Hükümet de yardımcı olmuştu bu haksız işleme.
Alnından silemeyeceği bir lekedir bu.
Sivil mahkeme, Şemdinli sanıklarını 39 yıla mahkûm etmişti.
Daha sonra sanıkları askerî mahkemeye havale edip serbest bırakmışlardı.
Yeniden böyle bir “operasyon” mu hazırlanıyor?
Ordu, “Ergenekon’un iyi çocuklarına” mı sahip çıkıyor?
Bilmiyorum, yeni genelkurmay başkanı Ergenekon’un ne olduğunun farkında mı?
Danıştay baskınından, gazete bombalamaktan, adam öldürmekten sanık bu çete.
Danıştay baskını ile Ergenekon arasındaki bağ, mahkemede ortaya çıkarsa Orgeneral Başbuğ ne yapacak?
Danıştay cinayetine destek olan biri durumuna düşmekten hiç çekinmeyecek mi?
Fütursuzluğu o noktaya kadar ulaştırabilecek mi?
Bunlar çok ciddi suçlar.
Cezaları ağır.
Resmî ziyaretçilerin gönderilmesiyle, hava kuvvetleri komutanının olayları küçümseyen demeçler vermesiyle ortadan kalkabilecek suçlar değil bunlar.
Yargıyı etkilemeye çalışan davranışlar her zaman Şemdinli’deki gibi bir sonuç vermez.
Bizim genelkurmay başkanı belki farkında değil ama adına “halk” denilen yetmiş milyon insan yaşıyor bu ülkede.
Ve, o halkın büyük çoğunluğu, ordunun ve yargının siyasete müdahale etmesinden, suçluları korumasından hoşnut değil.
Ordu, siyasi partilerle anlaşabilir, hatta onları korkutabilir.
Ama halkı korkutamaz.
Bizim bir devlete, ciddiyete ve disipline ihtiyacımız var.

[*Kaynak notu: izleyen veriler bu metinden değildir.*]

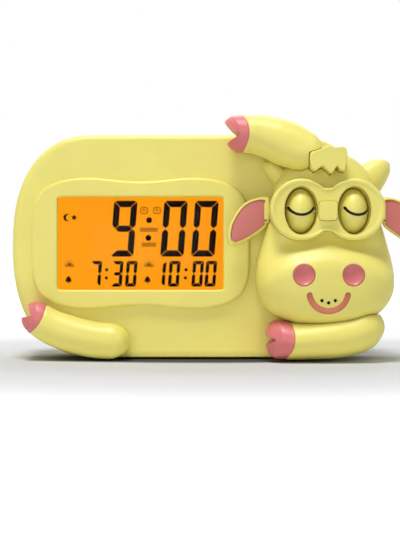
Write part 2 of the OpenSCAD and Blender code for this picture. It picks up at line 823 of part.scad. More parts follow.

Anayasa Mahkemesi’nin başbakan hakkında yayınlamaya hazırlandığı gerekçe, genelkurmay başkanının ayağının tozuyla Ergenekon sanıklarına ziyaretçi göndermesi, devlet görevlilerinin bir kısmının disipline ve hukuka uymamakta ısrar edeceğini gösteriyor.
Benim fikrim hep aynı.
Süratle seçime gidilmeli.
Sonra da devlet yeniden kurulmalı.
Hukuk önemsenmeli, devlet görevlileri bir disiplin içine alınmalı, ordu ve yargı halkı bir kez daha görmeli.
Yoksa bunun sonunu alamayacağız.
Bu keyfilikle batıracak bunlar bizi.
Biz ömrümüzü bu tuhaflıklarla harcadık, bari gençleri kurtaralım.
Onlar doğru dürüst bir devletin olduğu bir ülkede yaşasınlar.
Orduyla çete sanıkları arasında resmî bağların kurulamayacağı bir ülkede.